A few brave souls on the Right — recognizing that the Republican Party has been bereft of ideas in its attacks on President Obama — will then try to re-define a populist, conservative attack by asserting that the White House has been captured by Wall Street. Real populism and change, they will argue, will come from the Republican, not the Democratic, party.
The power of such an attack from the Right should not be underestimated. There will be a huge first mover advantage that goes to the candidates who grab the real banner of attacking the structure of Wall Street as having been the root of the crash of ‘08. We Democrats are spending way too much time wringing our hands over the new, “reformed” structure of regulation, and not nearly enough focusing on restructuring the banks. Congress continues to mediate the intramural battle among regulators who are defending turf in the next regulatory flow chart. Yet the real debate should be how to take the big banks and make them smaller: how to peel off proprietary trading and other high-risk endeavors that are now being funded and guaranteed by taxpayers.
In addition, there is too much attention being paid to the one recent idea thrown into the mix by the White House: how to place a tax on big financial institutions after the next crash, so that they shoulder the cost of the next bail out. The notion that a levy on surviving big banks when the next crisis hits can pay for the bail out seems wrong in at least three ways:
First, applying a levy at the moment of crisis will merely accentuate a down turn. At a time when we will presumably need more liquidity and lending to revive a stalling economy, the federal government is going to apply a significant tax to healthy institutions capable of lending? Not likely.

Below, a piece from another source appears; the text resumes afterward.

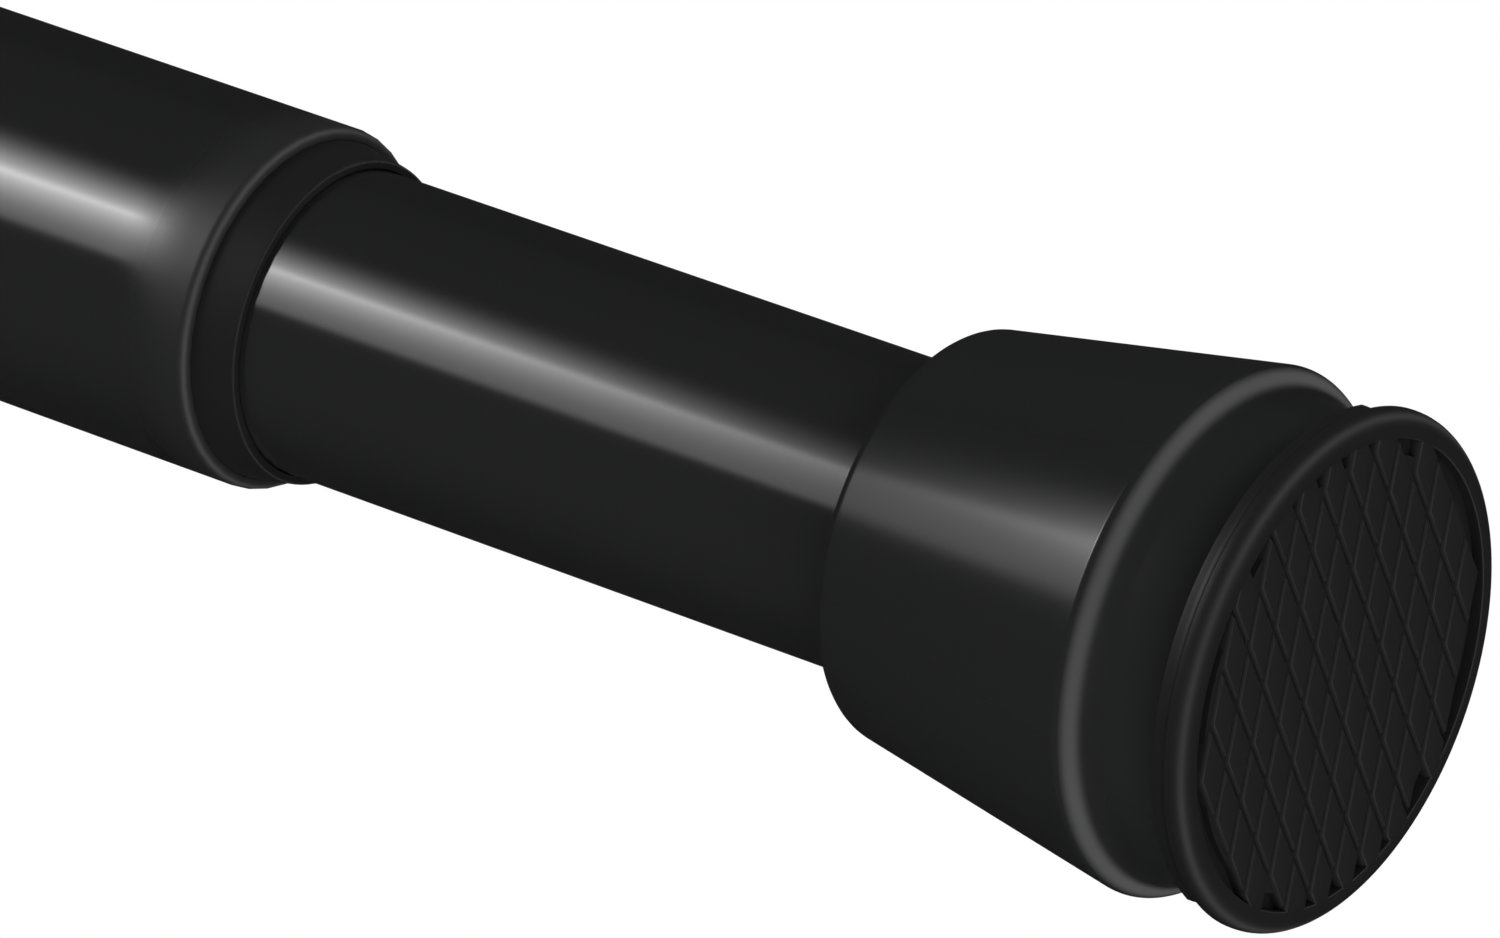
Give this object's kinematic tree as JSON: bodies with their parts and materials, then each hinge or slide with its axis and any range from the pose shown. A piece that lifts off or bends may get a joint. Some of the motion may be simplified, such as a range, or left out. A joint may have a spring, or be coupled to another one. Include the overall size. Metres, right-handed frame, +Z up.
{
  "type": "shower curtain rod",
  "caption": "Telescopic shower curtain rod held between two walls by a spring, with tapered end caps and diamond-faced feet.",
  "frame": {"origin": "centre of the larger tube's foot, on the face that meets the wall", "axes": "+X along the rod to the smaller tube's foot, +Z up"},
  "size_m": [1.1151, 0.0356, 0.0356],
  "materials": {
    "painted_tube": "satin black",
    "black_collar": "satin",
    "black_cap": "satin",
    "soft_pad": "matt",
    "foot_base": "satin",
    "natural_nylon": "natural",
    "lock_nylon": "matt",
    "plated_steel": "zinc plated",
    "spring_steel": "oiled"
  },
  "bodies": {
    "outer_rod": {"outer_tube": "painted_tube", "mouth_collar": "black_collar", "outer_tube_plug": "natural_nylon", "outer_end_cap": "black_cap", "outer_foot_base": "foot_base", "outer_foot_screw": "plated_steel", "outer_foot_pad": "soft_pad"},
    "lock_sleeve": {"lock_sleeve": "lock_nylon"},
    "lock_cone": {"lock_cone": "lock_nylon"},
    "spindle": {"spindle": "plated_steel", "spindle_clip": "plated_steel", "spindle_end_nut": "plated_steel", "spring_seat": "plated_steel", "spring_seat_pin": "plated_steel"},
    "inner_rod": {"inner_tube": "painted_tube", "inner_tube_plug": "natural_nylon", "inner_end_cap": "black_cap", "inner_foot_base": "foot_base", "inner_foot_screw": "plated_steel", "inner_foot_pad": "soft_pad", "tail_bush": "natural_nylon", "tension_spring": "spring_steel", "spring_stop": "natural_nylon"}
  },
  "joints": [
    {"name": "telescope", "type": "slide", "parent": "outer_rod", "child": "lock_sleeve", "axis": [1, 0, 0], "range_m": [-0.0283, 0.7137]},
    {"name": "lock_twist", "type": "hinge", "parent": "lock_sleeve", "child": "spindle", "pos_m": [0.11, 0, 0], "axis": [1, 0, 0], "range_deg": [0, 540]},
    {"name": "cone_feed", "type": "slide", "parent": "lock_sleeve", "child": "lock_cone", "axis": [1, 0, 0], "range_m": [0, 0.0045]},
    {"name": "spring_travel", "type": "slide", "parent": "spindle", "child": "inner_rod", "axis": [-1, 0, 0], "range_m": [0, 0.02], "stiffness_N_per_m": 2500, "springref_m": -0.01, "deforming": ["tension_spring"]}
  ],
  "couplings": [
    {"joint": "cone_feed", "follows": "lock_twist", "m_per_rad": 0.00047746}
  ]
}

Second, having the healthy institutions cover the losses of the sicker institutions takes us right back into the land of moral hazard. Profligate, risk taking entities will be bailed out by those that exercised caution.
Third, any downdraft significant enough to bring “too big to fail” institutions to the brink of the precipice is likely to be broad based enough so that virtually all the other major institutions are troubled, probably leaving them in a no position to cover the cost of the bailout.
So the simple question remains: why aren’t we focusing on the problem that got us here in the first instance — the scope, range, and size of the mega-institutions whose risk taking has so far inflicted only enormous harm on our economy? If the Republicans pick up this issue before we do, the elections of 2010 could be even worse than we are now fearing.